Now, just to be clear, I do note you provided the link to the IEA’s Oil 2019 Report to help, however most of your readers are unlikely to click on it and, by the way, this isn’t the IEA’s latest forecast: a more recent version is in the World Energy Outlook, but they’re not substantially different.

Okay, so on to my key point.  You tell your readers that world demand for oil and gas continues to grow, which is true. It has grown steadily through to our most recent data, but here’s where context is important.  While I’m sure it’s not your intention, readers might read your post to suggest that even in a world acting on climate change, there is robust oil demand and Alberta can carry on as before.
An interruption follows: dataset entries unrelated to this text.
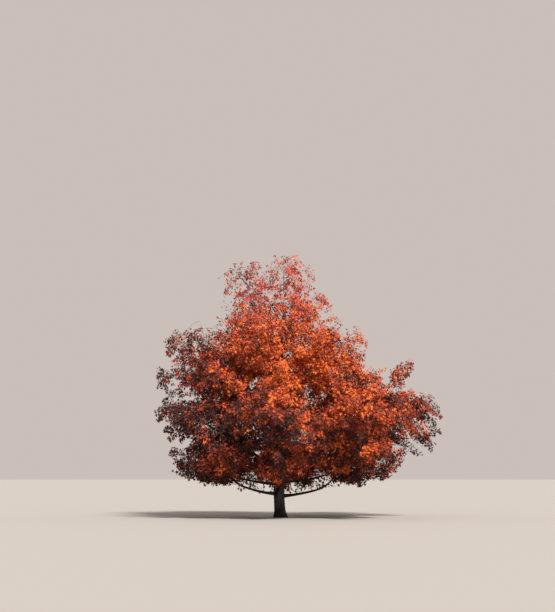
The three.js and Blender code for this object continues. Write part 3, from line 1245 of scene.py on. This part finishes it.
@dataclass(frozen=True)
class Leafing:
    """How leaves stand on a shoot, how large they are and how they face.

    They face out of the space, away from the trunk and up, by the three parts of their facing.
    """

    length: float = 0.1
    range: tuple[float, float] = (0.72, 1.16)
    smaller: tuple[float, float] = (5.0, 7.4)
    smaller_by: float = 0.14
    stalk: tuple[float, float] = (0.025, 0.055)
    spacing: float = 0.085
    most_pairs: int = 3
    first_pair: float = 0.75
    end_room: float = 0.35
    spread: float = 58.0
    spread_stray: float = 16.0
    end_spread: float = 25.0
    facing: tuple[float, float, float] = (0.9, 0.2, 0.7)
    stray: float = 0.85
    hang: float = 0.4

    def place(self, shoots: Arcs, space: Space, draws: np.random.Generator) -> tuple[Array, ...]:
        """Sets leaves in opposite pairs along shoots, and one at each end.

        Args:
            shoots: The shoots that bear them.
            space: The space, whose way out they face.
            draws: Seeded random numbers.

        Returns:
            Each leaf's node, blade's base, way ahead, face and size, and its shoot's number.
        """
        count = len(shoots.foot)
        pairs = np.clip(np.round(shoots.lengths() / self.spacing), 1, self.most_pairs).astype(int)
        owner = np.repeat(np.arange(count), pairs)
        rank = np.arange(len(owner)) - np.repeat(np.cumsum(pairs) - pairs, pairs)
        share = (rank + self.first_pair) / (pairs[owner] + self.end_room)
        spin = draws.uniform(0, math.pi, count)[owner] + rank * math.pi / 2
        owner, share, spin = (np.repeat(values, 2) for values in (owner, share, spin))
        spin = spin + np.tile((0, math.pi), len(owner) // 2)
        spread = self.spread + draws.uniform(-1, 1, len(owner)) * self.spread_stray
        owner = np.concatenate((owner, np.arange(count)))
        share = np.concatenate((share, np.ones(count)))
        spin = np.concatenate((spin, draws.uniform(0, 2 * math.pi, count)))
        spread = np.concatenate((spread, draws.uniform(0, self.end_spread, count)))
        spread = np.radians(spread)[:, None]
        borne = shoots.pick(owner)
        node, onward = borne.at(share), borne.way(share)
        across, over = frame_of(onward)
        side = across * np.cos(spin)[:, None] + over * np.sin(spin)[:, None]
        stalk = unit(onward * np.cos(spread) + side * np.sin(spread))
        base = node + stalk * draws.uniform(*self.stalk, len(owner))[:, None]
        away = unit(node * np.array((1.0, 1.0, 0.0)))
        out, level, upward = self.facing
        normal = space.outward(node) * out + away * level + UP * upward
        normal = unit(normal + draws.normal(0, self.stray, (len(owner), 3)))
        ahead = stalk - UP * self.hang
        ahead = unit(ahead - normal * (ahead * normal).sum(-1, keepdims=True))
        smaller = self.smaller_by * ramp(node[:, 2], *self.smaller)
        size = self.length * (1 - smaller) * draws.uniform(*self.range, len(owner))
        return node, base, ahead, normal, size, owner


@dataclass(frozen=True)
class Patch:
    """A part of the crown, seen from the front, where the leaves are brighter or duller."""

    x: float
    z: float
    width: float
    height: float
    strength: float

    def at(self, x: Array, z: Array) -> Array:
        """What it adds to the warmth at each place, fading out from its middle."""
        aside, above = (x - self.x) / self.width, (z - self.z) / self.height
        return self.strength * np.exp(-(aside**2) - above**2)


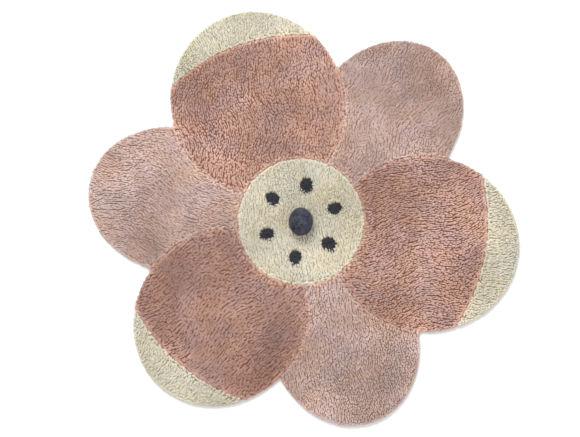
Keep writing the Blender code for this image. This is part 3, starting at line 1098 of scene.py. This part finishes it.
backing, tree = new_material("coated cotton backing")
at = add(tree, "ShaderNodeTexCoord").outputs["Object"]
place = add(tree, "ShaderNodeSeparateXYZ", {0: at}).outputs
turns = [maths(tree, "MULTIPLY", place[axis], 2 * math.pi / THREAD_PITCH) for axis in (0, 1)]
weave = maths(tree, "MULTIPLY", *[maths(tree, "SINE", turn) for turn in turns])
slub = noise_of(tree, vectors(tree, "MULTIPLY", at, DRAWN_OUT), SLUB_SCALE)
smear = ranged(tree, noise_of(tree, at, SMEAR_SCALE, detail=4.0), *SMEARED, 0.0, 1.0)
colour = mixed(tree, smear, COTTON, COATING)
colour = scaled(tree, colour, spread(tree, slub, *SLUB_TONES))
height = maths(tree, "MULTIPLY_ADD", slub, SLUB_HEIGHT, weave)
finish(backing, colour, ranged(tree, smear, 0.0, 1.0, *COATED_ROUGHNESS), height, WEAVE_DEPTH)

cloth.data.materials.append(roots)
cloth.data.materials.append(backing)
for polygon in cloth.data.polygons:
    polygon.material_index = int(min(heights[list(polygon.vertices)]) < CLOTH_THICKNESS / 2)
print("cloth's finishes", [material.name for material in cloth.data.materials])

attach(cloth, "root")
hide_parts("rug")

# %% [markdown]
# ## The felt ball
#
# The ball is wool rolled and felted until it is firm. It is nearly round, a
# little lumpy, and its base is drawn flat onto the pile by the stitches. A plain
# sphere would look like plastic, so a fine one gets soft lumps, the puckers of
# felting and one pit.

# %% Shape the ball
LUMP, LUMP_SIZE = 0.0009, 0.022
PUCKER, PUCKER_SIZE, WARP = 0.0004, 0.0045, 2.0
PIT_AZIMUTH, PIT_ELEVATION = 221, 33  # degrees
PIT_RADIUS, PIT_DEPTH, PIT_STEEPNESS = 0.0068, 0.0055, 4
BALL_FINENESS = 6  # 1 is a solid of 20 faces, and each step more makes four faces of one
pit_turn, pit_rise = math.radians(PIT_AZIMUTH), math.radians(PIT_ELEVATION)
pit_way = Vector((
    math.cos(pit_turn) * math.cos(pit_rise),
    math.sin(pit_turn) * math.cos(pit_rise),
    math.sin(pit_rise),
))
ball_size, middle_of_ball = Vector(ball_half), Vector(ball_centre)
pit = pit_way * ball_size
# Where the three parts of noise_way read the noise, far enough apart to have nothing in common
APART = (Vector((9.3, -1.5, -8.0)), Vector(), Vector((-6.2, 7.1, 3.4)))


def noise_way(at):
    """Noise as a vector. noise.noise_vector would be shorter, but it changes from run to run."""
    return Vector([noise.noise(at + shift) for shift in APART])


form = bmesh.new()
bmesh.ops.create_icosphere(form, subdivisions=BALL_FINENESS, radius=1.0)
dents = []
for vertex in form.verts:
    way = vertex.co.normalized()
    smooth = way * ball_size
    lumps = noise.noise(smooth / LUMP_SIZE) * LUMP
    warped = smooth / PUCKER_SIZE + WARP * noise_way(smooth / LUMP_SIZE)
    puckers = noise.noise(warped) * PUCKER
    dents.append(math.exp(-(((smooth - pit).length / PIT_RADIUS) ** PIT_STEEPNESS)))
    vertex.co = middle_of_ball + smooth + way * (lumps + puckers - PIT_DEPTH * dents[-1])
    vertex.co.z = max(vertex.co.z, ball_low[2])
ball_mesh = bpy.data.meshes.new("felted_ball")
form.to_mesh(ball_mesh)
form.free()
ball_mesh.attributes.new("dent", "FLOAT", "POINT").data.foreach_set("value", dents)
ball_mesh.shade_smooth()
ball = placed("felted_ball", ball_mesh)
print("ball", len(dents), "points, deepest in the pit", round(max(dents) * PIT_DEPTH, 4))

# %% [markdown]
# ## Felt
#
# Felt shows no yarn, only matted fibres: a faint mottle of lighter and darker
# hairs, a matt face, and fuzz that softens its edge. The pit's own attribute darkens
# it, as light hardly reaches in. Real short hairs show in the outline, where a bump
# alone would leave it sharp.

# %% The felt's material
FELT_DARK, FELT_LIGHT = (0.004, 0.005, 0.013), (0.061, 0.063, 0.094)
# The pit's colour is painted shade
FELT_PIT_SHADE = (0.002, 0.002, 0.003)
MATTED_SCALE, CLOUDY_SCALE = 400.0, 60.0  # per metre
CLOUDY_SHARE, MOTTLED = 0.5, (0.62, 0.88)  # and the values from the dark hairs to the light
FELT_ROUGHNESS, FELT_DEPTH = (0.98, 0.85), 0.0012
FELT_SHEEN = (0.08, 0.4)  # weight and roughness
felt, tree = new_material("dark grey felt")
at = add(tree, "ShaderNodeTexCoord").outputs["Object"]
matted = noise_of(tree, at, MATTED_SCALE, detail=3.0, distortion=0.6)
cloudy = noise_of(tree, at, CLOUDY_SCALE)
mottle = maths(tree, "MULTIPLY_ADD", cloudy, CLOUDY_SHARE, matted)
mottle = ranged(tree, mottle, *MOTTLED, 0.0, 1.0)
colour = mixed(tree, mottle, FELT_DARK, FELT_LIGHT)
# Painted shade in the pit, where light hardly reaches
colour = mixed(tree, column(tree, "dent"), colour, FELT_PIT_SHADE)
finish(felt, colour, spread(tree, matted, *FELT_ROUGHNESS), matted, FELT_DEPTH, FELT_SHEEN)
ball.data.materials.append(felt)
print("felt", len(tree.nodes), "nodes")

# %% The tree that grows the fuzz
HAIR_ENDS = (0, 0, -0.2), (0.7, 0, 0.7)  # in hair lengths; it starts inside the felt
HAIR_HANDLES = (0, 0, 0.3), (0.25, 0, 0.5)
SHORTEST, LONGEST = 0.5, 1.4  # shares of the tree's Length
fuzz_tree, given, result = new_group(
    "fuzz on a surface",
    "GeometryNodeTree",
    {
        "Surface": (GEOMETRY,),
        "Hairs per square metre": (REAL, 90000.0),
        "Length": (REAL, 0.0028),
        "Radius": (REAL, 0.00006),
        "Seed": (WHOLE, 3),
        "Felt": ("NodeSocketMaterial",),
    },
    {"Fuzz": (GEOMETRY,)},
)
tree = fuzz_tree
bow = dict(zip(("Start", "End", "Start Handle", "End Handle"), HAIR_ENDS + HAIR_HANDLES))
bow["Resolution"] = 2
hair = geo(tree, "CurvePrimitiveBezierSegment", bow)
section = geo(tree, "CurvePrimitiveCircle", {"Resolution": 3, "Radius": 1.0})
thin = maths(tree, "DIVIDE", given["Radius"], given["Length"])
hair = {"Curve": hair, "Profile Curve": section, "Scale": thin, "Fill Caps": True}
hair = geo(tree, "CurveToMesh", hair)
spots = {"Mesh": given["Surface"], "Seed": given["Seed"]}
spots |= {"Density": given["Hairs per square metre"]}
spots = add(tree, "GeometryNodeDistributePointsOnFaces", spots)
twist = add(tree, "FunctionNodeRandomValue", {3: 2 * math.pi, "Seed": given["Seed"]}).outputs[1]
twist = add(tree, "ShaderNodeCombineXYZ", {"Z": twist}).outputs[0]
turned = {"Rotation": spots.outputs["Rotation"], "Rotate By": twist}
turned = add(tree, "FunctionNodeRotateRotation", turned, rotation_space="LOCAL").outputs[0]
long = {2: SHORTEST, 3: LONGEST, "Seed": given["Seed"]}
long = add(tree, "FunctionNodeRandomValue", long).outputs[1]
long = maths(tree, "MULTIPLY", long, given["Length"])
hairs = {"Points": spots.outputs["Points"], "Instance": hair, "Rotation": turned, "Scale": long}
hairs = geo(tree, "InstanceOnPoints", hairs)
hairs = geo(tree, "RealizeInstances", {"Geometry": hairs})
hairs = geo(tree, "SetMaterial", {"Geometry": hairs, "Material": given["Felt"]})
tree.links.new(hairs, result["Fuzz"])
print("fuzz tree", len(tree.nodes), "nodes")

# %% Grow the fuzz on the ball
fuzz = placed("ball_fuzz", ball.data.copy())
modifier = fuzz.modifiers.new("fuzz", "NODES")
modifier.node_group = fuzz_tree
set_input(modifier, "Felt", felt)
applied(fuzz)
for piece in (ball, fuzz):
    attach(piece, "root")
    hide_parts("felt_ball")
print("fuzz", len(fuzz.data.polygons), "faces")

# %% [markdown]
# ## Floor, light and camera
#
# The rug is shown from straight above on white. One large soft lamp stands on the
# far side, so that every tuft has a lit and a shaded side, and a bright room
# fills the rest.

# %% The stage
FLOOR_SIZE, FLOOR_COLOUR, FLOOR_ROUGHNESS = 12.0, (0.92, 0.92, 0.92, 1), 0.9
floor_mesh = bpy.data.meshes.new("floor")
half = FLOOR_SIZE / 2
corners = [(-half, -half, 0), (half, -half, 0), (half, half, 0), (-half, half, 0)]
floor_mesh.from_pydata(corners, [], [(0, 1, 2, 3)])
floor = placed("floor", floor_mesh)
floor_paint, tree = new_material("pale floor")
paint_inputs = tree.nodes["Principled BSDF"].inputs
paint_inputs["Base Color"].default_value = FLOOR_COLOUR
paint_inputs["Roughness"].default_value = FLOOR_ROUGHNESS
floor_mesh.materials.append(floor_paint)
print("floor", FLOOR_SIZE, "m across")

# %% Light
ROOM_LIGHT = 0.86
world = bpy.data.worlds.new("bright room")
world.use_nodes = True
background = world.node_tree.nodes["Background"]
background.inputs["Color"].default_value = (1.0, 1.0, 1.0, 1)
background.inputs["Strength"].default_value = ROOM_LIGHT
bpy.context.scene.world = world

KEY_PLACE, KEY_SIZE, KEY_POWER = Vector((-0.9, 2.6, 3.4)), 2.2, 150.0
key_lamp = bpy.data.lights.new("key lamp", "AREA")
key_lamp.shape = "DISK"
key_lamp.size = KEY_SIZE
key_lamp.energy = KEY_POWER
key = placed("key lamp", key_lamp)
key.location = KEY_PLACE
key.rotation_euler = (-KEY_PLACE).to_track_quat("-Z", "Y").to_euler()
print("lamp", KEY_POWER, "watts, room", ROOM_LIGHT)

# %% Camera
PHOTO_WIDTH, RUG_WIDTH, RUG_MIDDLE = 580, 431, 303.5  # pixels: the frame, the rug, its middle
METRES_PER_PIXEL = (rug_high[0] - rug_low[0]) / RUG_WIDTH
LENS, SENSOR = 85, 36  # millimetres
lens_data = bpy.data.cameras.new("camera")
lens_data.lens, lens_data.sensor_width = LENS, SENSOR
camera = placed("camera", lens_data)
aside = (PHOTO_WIDTH / 2 - RUG_MIDDLE) * METRES_PER_PIXEL
camera.location = (aside, 0, PILE_TOP + PHOTO_WIDTH * METRES_PER_PIXEL * LENS / SENSOR)
bpy.context.scene.camera = camera
bpy.context.scene.view_settings.view_transform = "Standard"
print("camera", [round(value, 3) for value in camera.location])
But here’s what the World Energy Outlook abstract says about their three forecasts: “In the Stated Policies Scenario, demand growth is robust to 2025, but growth slows to a crawl thereafter and demand reaches 106 mb/d in 2040. In the Sustainable Development Scenario, the unprecedented scale, scope and speed of changes in the energy landscape paints a very different picture: demand soon peaks and drops to under 67 mb/d in 2040.”

Importantly for the prospects for Alberta’s oil sands, while the IEA projects that prices will increase at rates above inflation to sustain demand in the scenarios where the world fails to act on climate change, they project flat real dollar prices in the Sustainable Development scenario you cite.  I do worry that, perhaps, you’re inadvertently suggesting that action on climate change will not have material impacts on the world oil market, which no credible entity is suggesting. I offer this only as a helpful suggestion.

I do hope you find these suggestions helpful and I wish you well in your mission.